From the standpoint of economic theory, within a limited scope, these two types of scenarios are, in fact, equivalent to one another. In particular, when it comes to issues such as determining what prices arise at equilibrium and what prices are socially optimal, basic economic intuition correctly leads to the view that it’s unnecessary to pay attention to the distinction between the network effect scenario and the spillover scenario. From a mathematical standpoint, the only difference is whether you set the problem up by putting a particular term on the left side of an inequality or on the right side. Regardless of which side you choose, the answers will be the same.
However, beyond a particular limited scope, this distinction becomes substantial. A specific question for which this distinction makes an important difference is the one of how much investment is socially desirable in a particular platform industry. Within a particular class of models that are equivalent to one another with respect to the above-mentioned pricing questions, one that exhibits more network effects and fewer spillovers would optimally call for more expenditure on fixed costs than one that exhibits fewer network effects and more spillovers. To put it another way, in the former version described above, in which people like Alice affirmatively benefit from LinkedIn, there would be a stronger argument for resources to be devoted to the market in which LinkedIn competes, compared to the latter version, in which people like Alice join by necessity merely to keep from falling behind.
To the best of my knowledge, little effort has been made to understand or measure the extent to which various platform markets fit the former network effect scenario versus the latter spillover scenario. From my perspective, it appears that, by default, standard models of platforms adopt the former specification, whereas casual observation suggests that a healthy dose of the latter scenario is not unrealistic. It seems plausible that, among platform economists, the equivalence of the network effects scenario and the spillovers scenario in some contexts may have caused some questions that depend substantively on this distinction to be overlooked.
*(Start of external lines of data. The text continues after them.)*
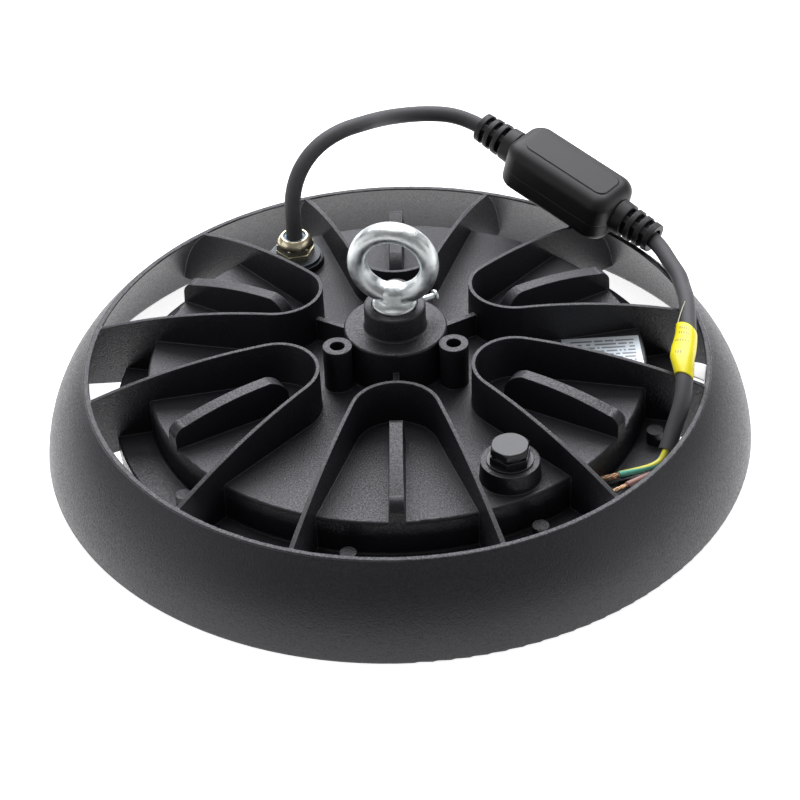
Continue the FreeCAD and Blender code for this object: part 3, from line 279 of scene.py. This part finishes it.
def zinc_plate():
    """Forged steel with bright zinc plating over a hammered skin: cool sheen with soft mottling."""
    material, tree, shader = start_material("zinc plate", "#dde2e2", 0.36, 1.0)
    place = object_place(tree)
    cloud = grain(tree, place, 3 * MM, 4.0)
    tree.links.new(mixed(tree, cloud.outputs[0], "#b9bfc0", "#f4f7f7"), shader.inputs["Base Color"])
    tree.links.new(remap(tree, cloud.outputs[0], 0.3, 0.7, 0.3, 0.5), shader.inputs["Roughness"])
    soft = add_node(tree, "ShaderNodeBevel", {"samples": 6, "Radius": 1.2 * MM}).outputs[0]
    bumped(tree, shader, grain(tree, place, 1.2 * MM, 4.0).outputs[0], 0.2 * MM, 0.6, soft)
    return material


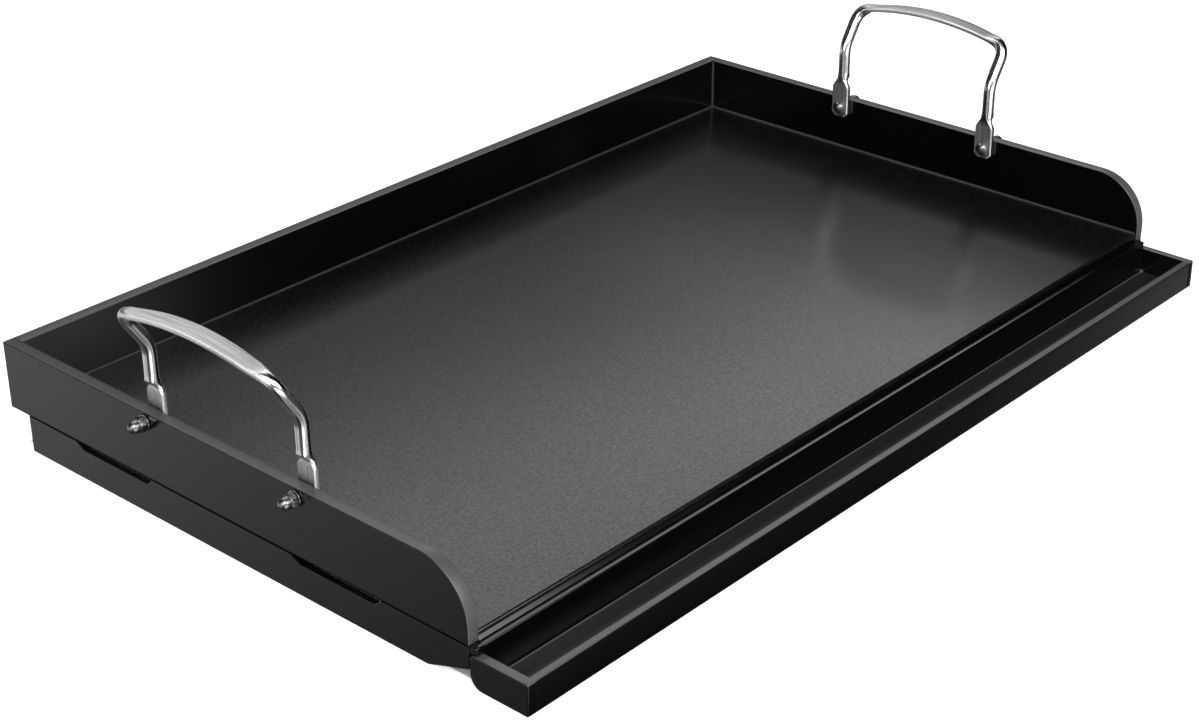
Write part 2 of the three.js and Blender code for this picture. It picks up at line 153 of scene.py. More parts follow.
def makeHandleSteel():
    # Stainless rod: the round legs are buffed near mirror, the flattened grip and paddles are belt
    # ground along the bar and read as soft light grey. Hairlines are drawn at 0.6 mm, coarser than
    # real ones, so that they show.
    hairline = {"pitch": 0.6 * mm, "run": 45 * mm, "depth": 0.004 * mm, "dark": "#c4c5c6",
                "light": "#ffffff", "range": (0.36, 0.62), "buffed": 0.09, "ground": 0.40,
                "spread": 0.12, "drawOut": 0.95, "quarterTurn": 0.25}
    material, tree, shader = startFinish("polishedStainless")
    lengthwise = addNode(tree, "ShaderNodeUVMap", {"uv_map": "alongBar"}).outputs["UV"]
    stretch = addNode(tree, "ShaderNodeMapping", None,
                      {"Vector": lengthwise, "Scale": (1 / hairline["pitch"], 1 / hairline["run"], 1.0)})
    lines = addNode(tree, "ShaderNodeTexNoise", None,
                    {"Vector": stretch.outputs["Vector"], "Scale": 1.0, "Detail": 3.0, "Roughness": 0.6})
    ground = addNode(tree, "ShaderNodeAttribute", {"attribute_name": "brushed"}).outputs["Fac"]
    strong = addNode(tree, "ShaderNodeMapRange", None,
                     {"Value": lines.outputs["Fac"], "From Min": hairline["range"][0],
                      "From Max": hairline["range"][1]})
    tint = addNode(tree, "ShaderNodeMix", {"data_type": "RGBA"},
                   {"Factor": strong.outputs["Result"], 6: toLinear(hairline["dark"]),
                    7: toLinear(hairline["light"])})
    level = addNode(tree, "ShaderNodeMapRange", None,
                    {"Value": ground, "To Min": hairline["buffed"], "To Max": hairline["ground"]})
    streak = addNode(tree, "ShaderNodeMath", {"operation": "MULTIPLY_ADD"},
                     {0: lines.outputs["Fac"], 1: hairline["spread"], 2: level.outputs["Result"]})
    relief = addNode(tree, "ShaderNodeBump", None,
                     {"Height": lines.outputs["Fac"], "Strength": ground, "Distance": hairline["depth"]})
    tree.links.new(tint.outputs[2], shader.inputs["Base Color"])
    tree.links.new(streak.outputs[0], shader.inputs["Roughness"])
    tree.links.new(relief.outputs["Normal"], shader.inputs["Normal"])
    around = addNode(tree, "ShaderNodeTangent", {"direction_type": "UV_MAP", "uv_map": "alongBar"})
    tree.links.new(around.outputs["Tangent"], shader.inputs["Tangent"])
    # polishing marks run round the bar and draw each highlight out along it
    shader.inputs["Anisotropic"].default_value = hairline["drawOut"]
    shader.inputs["Anisotropic Rotation"].default_value = hairline["quarterTurn"]
    shader.inputs["Metallic"].default_value = 1.0
    return material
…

B. Regulating Outliers is Tricky
A second aspect that deserves recognition is that the most successful platforms – and the ones that raise the most antitrust and regulatory concern – are, by their nature, outliers. In other words, any of the platforms that are now household names became that way because they were highly exceptional, at some point in their history, at setting off a process in which they attracted millions of users. There is no surefire recipe for a nascent platform to be able to do this. Instead, achieving mass adoption takes some combination of innovation and experimentation in many different unpredictable dimensions, relentless execution, and luck. This aspect presents the possibility of a tradeoff, which I’ll describe here, that may have bearing on attempts to govern platform markets.
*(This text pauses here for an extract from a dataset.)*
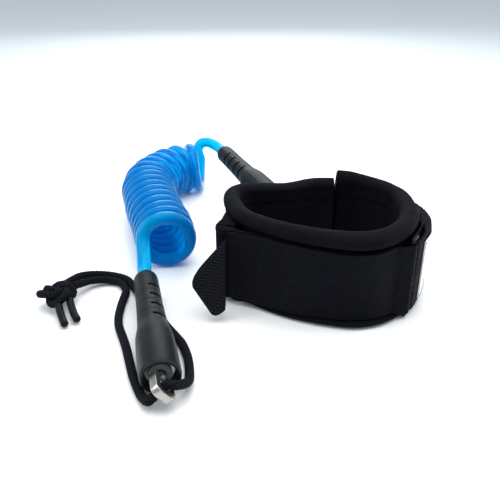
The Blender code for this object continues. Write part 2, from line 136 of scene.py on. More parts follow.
STRING_LEFT = [
    (-80.6, -104.6, 4.4), (-84, -100, 2.5), (-90, -87, 2.3), (-98, -63, 2.3), (-105.4, -43, 2.3),
    (-107.2, -25, 2.3), (-107.4, -11, 2.3), (-112, -2.6, 2.4), (-120.5, -0.2, 3), (-128.6, -4, 4.5),
    (-132.4, -10.2, 6.2), (-135.5, -14.5, 7.2),
]
STRING_RIGHT = [
    (-68.4, -101, 9.8), (-65, -93, 5.2), (-65.4, -83, 2.4), (-66.8, -73.8, 2.3), (-71, -61, 2.3),
    (-78.5, -49, 2.3), (-88, -33, 2.3), (-97.5, -18, 2.3), (-103.6, -7, 2.3), (-109.5, 1.5, 2.4),
    (-118, 4.8, 3), (-127, 3.4, 4.6), (-134.2, -1.6, 6.4), (-137.6, -7.4, 7.2),
    (-140, -12.5, 7.6),
]
KNOT_CENTRE = Vector((-141.5, -23.5, 8.0))
STRING_TAILS = {
    "tail_left": [(-139.4, -29, 6.8), (-138.4, -32.6, 5.6), (-135.5, -39, 3.4), (-131.8, -46, 2.4)],
    "tail_right": [(-134, -27, 7), (-132.8, -30.4, 5.8), (-130, -36, 3.6), (-126.4, -41.7, 2.4)],
}

CAMERA_PLACE = (-38, -300, 175)
CAMERA_PITCH = 63.0
CAMERA_LENS = 43.2
SOFTBOXES = (
    ("top_softbox", (0.05, 0.05, 0.9), (0, 0, 0), 0.9, 8.5, (1.0, 0.99, 0.98)),
    ("left_softbox", (-0.8, -0.2, 0.55), (-0.03, 0, 0.02), 0.5, 2.8, (0.93, 0.97, 1.0)),
    ("right_softbox", (0.8, 0.1, 0.5), (0, 0, 0.02), 0.5, 2.8, (0.95, 0.98, 1.0)),
    ("back_softbox", (-0.1, 0.9, 0.5), (-0.03, 0.05, 0.02), 0.6, 2.8, (0.93, 0.98, 1.0)),
)
FLOOR_HALF = 4  # metres
FLOOR_SHADE_RANGE = (0.14, 0.75)  # painted shade: the floor turns darker and bluer between these distances behind the origin, in metres

UV_MAP = "weave"  # metres along and across each band, tube and turned piece


def world(p):
    return (Vector(p) + CUFF_CENTRE) * MM


def show(piece):
    bpy.context.scene.collection.objects.link(piece)


def filled(data, shape):
    """The mesh, with the bmesh put into it."""
    shape.to_mesh(data)
    shape.free()
    return data


# ---- camera, light and floor


def build_stage():
    camera = bpy.data.objects.new("camera", bpy.data.cameras.new("camera"))
    camera.location = world(CAMERA_PLACE)
    camera.rotation_euler = (math.radians(CAMERA_PITCH), 0, 0)
    camera.data.sensor_width = 36
    camera.data.lens = CAMERA_LENS
    camera.data.clip_start = 0.01
    show(camera)
    bpy.context.scene.camera = camera

    for name, place, aim, size, power, colour in SOFTBOXES:
        light = bpy.data.objects.new(name, bpy.data.lights.new(name, "AREA"))
        light.data.size = size
        light.data.energy = power
        light.data.color = colour
        light.location = place
        light.rotation_euler = (Vector(aim) - Vector(place)).to_track_quat("-Z", "Y").to_euler()
        show(light)

    sky = bpy.data.worlds.new("studio")
    sky.use_nodes = True
    ambient = sky.node_tree.nodes["Background"]
    ambient.inputs["Color"].default_value = (0.90, 0.95, 1.0, 1)
    ambient.inputs["Strength"].default_value = 0.62
    bpy.context.scene.world = sky
    bpy.context.scene.view_settings.view_transform = "Standard"

    plate = bmesh.new()
    bmesh.ops.create_grid(plate, x_segments=8, y_segments=8, size=FLOOR_HALF)
    data = filled(bpy.data.meshes.new("floor"), plate)
    floor = bpy.data.objects.new("floor", data)
    floor.location = (0, 0, -0.0002)
    show(floor)
    pale = Paint("pale_floor", (0.9, 0.92, 0.93), 0.55)
    spot = pale.node("ShaderNodeTexCoord").outputs["Object"]
    back = pale.separate(spot)["Y"]
    near, far = FLOOR_SHADE_RANGE
    # painted shade: the floor is tinted darker and bluer further back, where less light falls
    fade = pale.node("ShaderNodeMapRange", {"Value": back, "From Min": near, "From Max": far})
    pale.tint(fade.outputs["Result"], (0.93, 0.942, 0.95), (0.80, 0.86, 0.90))
    data.materials.append(pale.material)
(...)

Summarizing very broadly, each of the recent, high-profile reports on big tech platform markets (Crémer et al., 2019; Furman et al., 2019; Scott Morton et al, 2019) distinguishes between competition in the market and competition for the market.[3] Roughly speaking, the former refers to a more plain-vanilla form of competition where different suppliers compete on somewhat even footing in a given market. The latter refers to something like “potential competition,” under which dominant incumbents face the possibility that they may at any point be displaced by an innovative startup.[4] At the same time, the reports are generally sanguine about the prospect of regulating platform markets. Possible modes of regulation include requirements for interoperability, whose theoretical benefits are lauded above in this piece, and portability, designed to make it simple for users of one platform to switch to another.[5] Furman et al. (2019) also propose that the largest platforms be subject to what they call a “code of conduct.”
An apparent feature of such regulation seems to be an attempt to codify platforms’ activity by defining what their crucial dimensions are. This raises the question of whether well-intentioned regulatory attempts might, by doing so, foster an environment that turns out to be favorable to incumbents rather than to innovative startups, whose potential for success depends on being able to innovate in unpredictable dimensions. Observably, incumbent platforms seek to play a role in influencing the way their industries are regulated. Undoubtedly, in exerting any such influence, they face an incentive to try to reduce the kind of unpredictability that might be crucial to startups’ prospects. In view of this, it would be useful to have further examination of this potential tradeoff between, on the one hand, encouraging less friction in platform markets and, on the other hand, preventing them from becoming ossified.
IV. CONCLUSION
In this article, I do two main things. First, I review four notable results from recent research on platform competition. The former pair of these results are more pessimistic about the effects of competition itself, and the latter pair are more optimistic about the role multi-homing and interoperability can play in the markets where platforms compete. In the second part of the article, I raise two questions regarding platform markets that I argue deserve further investigation. The first question regards the distinction between classic network effects, in which platform users have a positive effect on one another, and “spillovers,” whereby platform users exert a negative influence on non-adopters. Here, I argue that a limited technical form of equivalence between these two types of situations may have led us to ignore substantive implications of spillovers. Finally, the second question I raise regards the challenges of regulating outliers. I argue that there may be an important tradeoff facing regulation in environments where (a) a crucial disciplining device against dominant firms is potential competition from startups and (b) startups’ ability to credibly fulfill their role as potential competitors depends on their having leeway to execute complex, unpredictable strategies.
[1] Associate Professor, School of Economics and Management and Director, Competition Policy Program, National Institute for Fiscal Studies, Tsinghua University. I thank the editor, Sam Sadden, as well as Baiyun Jing and Lingxuan Wu for helpful comments. Any errors are my own.
[2] Note that, unlike the work of Liu et al. (2021), which suggests that multi-homing makes competition more beneficial than it would otherwise be, in the current version of our work, we study just the direct effect of requiring interoperability, not its interaction with changes in the number of competing platforms.
[3] See White & Jing (2022) for more on this distinction and its role in these reports.
[4] Competition for the market has some resemblance to theories of “contestable markets,” which gained prominence in the 1980s.
[5] As with interoperability, various countries’ telephony markets provide an easy-to-understand example of portability, with regulation requiring carriers to allow users to keep their same phone number when they switch to a competitor.